E o que dizer dos nossos governantes “absolutamente laicos”, cumpridores eméritos da constituição que separa a religião do Estado e manda tratar todas as religiões de igual modo? Pois é! Como em tudo na vida, há religiões que são mais iguais que outras. Se calhar estou a ser demasiado ríspido nas minhas apreciações. É bem possível que por milagre, ou por mais terrena influência do Papa sobre os donos do mundo, as agências de “rating” decidam minorar os seus olhares de abutres sobre o nosso país. Pode ser que os donos do capital, que deslocalizam as empresas para onde não existe protecção para os trabalhadores, conduzindo nesse passo as suas sociedades de origem à degenerescência e miséria, se comovam com a demonstração de fé do bom povo e, por obra e graça da Senhora de Fátima ou do seu filho, seja a nossa dívida resgatada, os juros baixem, a bolsa suba, a produção aumente e leve a um bom acréscimo das exportações – e pormenor sem importância, quais e para onde? – crescendo assim o emprego e, pela justa repartição do rendimento, igualdade de oportunidades e qualificações, este país consiga acertar o passo pela Europa. Mas, tremendo pensamento que me ocorre, não é Jesus Cristo, no dizer do poeta aquele que não tinha biblioteca e nada sabia de finanças? Oh! Diabo! Lembrei-me agora que no seguimento do poema também se dizia que o melhor do mundo eram as crianças.

É maravilhoso como tudo acaba por se ligar e fazer sentido!

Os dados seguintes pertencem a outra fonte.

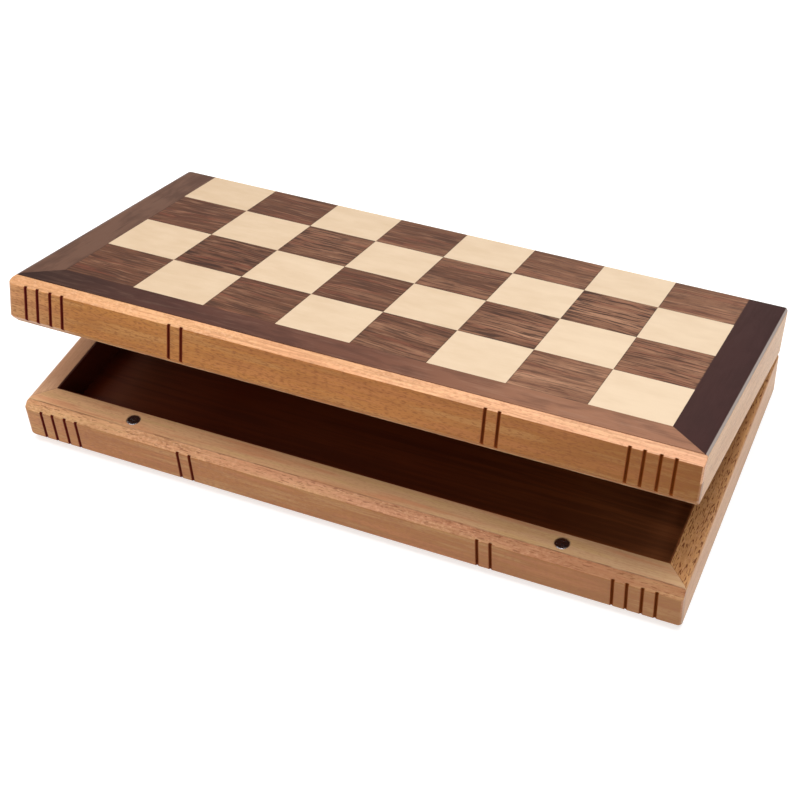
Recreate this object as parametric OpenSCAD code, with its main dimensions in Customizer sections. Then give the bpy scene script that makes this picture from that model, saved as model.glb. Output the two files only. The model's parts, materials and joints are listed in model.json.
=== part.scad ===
// Folding chess box: two equal beech trays joined by butt hinges along their long back edges. Shut, it holds
// the pieces; opened out flat and turned over, its two outer faces make one chessboard.
//
// The origin is the middle of the lower tray's underside, +X runs along the box, -Y is its front and +Z is up.
// Each tray is drawn in one local frame: x along the box, y = 0 at its back face with the front at -y, z = 0 on
// the rim and z = tray_height on the playing face. in_base() and in_lid() then set it in place.

/* [Trays] */
// Length of the box
tray_length = 379.4; // [360:0.2:400]
// Depth of one tray, from the hinged back to the front
tray_depth = 186.5; // [185:0.5:190]
// Height of one tray, from the rim to the playing face
tray_height = 27.5; // [25:0.5:34]
// Gap between the two trays, rim to rim when shut and back to back when flat
seam_gap = 0.4; // [0.3:0.05:0.6]
// Angle at which the lid stands open
lid_angle = 16.4; // [0:0.1:180]

/* [Playing board] */
// Side of a full square
square_size = 42; // [40:0.25:42]
// Depth of the row along the hinges, trimmed by the saw cut between the trays
hinge_row_depth = 38; // [36:0.5:42]
// Thickness of the veneer of the squares
veneer = 0.5; // [0.4:0.1:0.8]
// Thickness of the border strips, which are let into the frame and the panel
border_thickness = 1.2; // [0.9:0.1:1.5]
// Width left to an end border strip where its mitre meets the front edge
border_tip = 2; // [1:0.5:6]
// Thickness of the plywood panel under the veneer
panel_thickness = 5; // [4:0.5:6]

/* [Frame] */
// Width of the back and end rails
rail_width = 11.8; // [11:0.1:13]
// Width of the front rail
front_rail_width = 12.5; // [11.5:0.1:13.5]
// Width of the rebate that takes the panel
rebate_width = 6; // [4:0.5:7]
// Thickness of the strip that faces the front rail
facing_thickness = 4.8; // [4:0.1:5.2]
// How far the facing stays below the rim and below the playing face
facing_step = 0.4; // [0.2:0.1:0.5]
// Height of the facing's two chamfers, which run over its whole thickness
chamfer_height = 4; // [3:0.25:5]

/* [Rounded ends] */
// Radius on the left end edge of the playing face
left_end_radius = 5; // [1:0.25:5]
// Radius on the right end edge of the playing face
right_end_radius = 2; // [1:0.25:5]
// Radius on the left end edge of the rim
left_rim_radius = 3; // [1:0.25:4]
// Radius on the right end edge of the rim
right_rim_radius = 2; // [1:0.25:4]
// Radius on the left upright edge at the front
left_corner_radius = 2.75; // [0.5:0.25:3]
// Radius on the right upright edge at the front
right_corner_radius = 1.5; // [0.5:0.25:3]
// Radius on the two upright edges at the back
back_corner_radius = 2; // [1:0.25:4]
// Radius on the facing's left end, on the side where the kerfs stop
left_chamfer_radius = 1.25; // [0.5:0.25:3]
// Radius on the facing's right end, on the side where the kerfs stop
right_chamfer_radius = 0.5; // [0.5:0.25:3]
// Radius on the facing's left end, on the side where the kerfs run out
left_corner_round = 5.5; // [2:0.25:6]
// Radius on the facing's right end, on the side where the kerfs run out
right_corner_round = 2; // [1:0.25:4]

/* [Saw kerfs] */
// Distance between the two kerfs of a pair
kerf_pitch = 7.25; // [6:0.25:9]
// Width of a kerf
kerf_width = 1.3; // [1:0.1:2]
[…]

Vamos então ficar sem o aeroporto, a ponte e com um esquisito comboio de alta velocidade que irá do Poceirão ao Caia! Coisa admirável e nunca vista! Oh! pedregulhos com dois olhinhos como conseguem tão preclaras visões! Que Keynes vos perdoe e Marx não rebente de ira enquanto Adam Smith e Freedman se riem a bandeiras despregadas de tão incoerentes personagens. Nem sequer conseguem ser inteiramente o que são, ou, talvez mais convenientemente, pretendam ser e apenas consigam, na pequenidade que os habita, as caricaturas que na verdade são e serão.

Ah! É verdade, o Fernando Nobre! Lá o vi, no meio da selecta multidão de convidados a prestar a sua homenagem a sua santidade. Fiquei tramado. Se ele também alinha com a pandilha em quem é que agora vou votar? A qualquer um que tenha conseguido ler até aqui este meu desabafo pergunto se conhecerá alguém, seja de que candidato for, que queira comprar, mesmo que a preço módico, o meu voto?